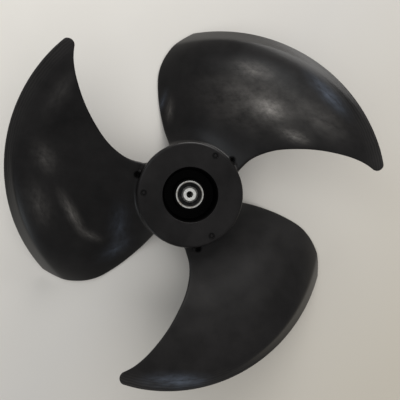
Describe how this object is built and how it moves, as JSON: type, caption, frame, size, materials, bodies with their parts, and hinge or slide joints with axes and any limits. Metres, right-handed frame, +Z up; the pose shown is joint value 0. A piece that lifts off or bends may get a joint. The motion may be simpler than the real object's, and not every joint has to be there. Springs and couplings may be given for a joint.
{
  "type": "propeller fan with swept blades",
  "caption": "Axial propeller fan: a cup hub with deep recess and damped shaft bush carries broad forward-swept blades with a turned lip along the outer edge.",
  "frame": {"origin": "on the shaft axis, at the upper face of the bush, where the bore opens towards the inlet", "axes": "+Z up along the shaft axis towards the inlet face, +X and +Y across the fan, the first blade's tip just left of +X turned counterclockwise"},
  "size_m": [0.4176, 0.4203, 0.1266],
  "materials": {
    "black_plastic": "black glass-filled moulding, worn semi-gloss with cloudy grey smudges",
    "sleeve_steel": "plain drawn tube, dull",
    "black_rubber": "matte",
    "bush_metal": "turned, bright flat face"
  },
  "bodies": {
    "root": {"impeller": "black_plastic", "sleeve": "sleeve_steel", "rubber_damper": "black_rubber", "shaft_bush": "bush_metal"}
  },
  "joints": []
}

___

▸ Aim of the task
Where a line holds "frame", copy it out.

▸ Task result
Describe how this object is built and how it moves, as JSON: type, caption, frame, size, materials, bodies with their parts, and hinge or slide joints with axes and any limits. Metres, right-handed frame, +Z up; the pose shown is joint value 0. A piece that lifts off or bends may get a joint. The motion may be simpler than the real object's, and not every joint has to be there. Springs and couplings may be given for a joint.
  "frame": {"origin": "on the shaft axis, at the upper face of the bush, where the bore opens towards the inlet", "axes": "+Z up along the shaft axis towards the inlet face, +X and +Y across the fan, the first blade's tip just left of +X turned counterclockwise"},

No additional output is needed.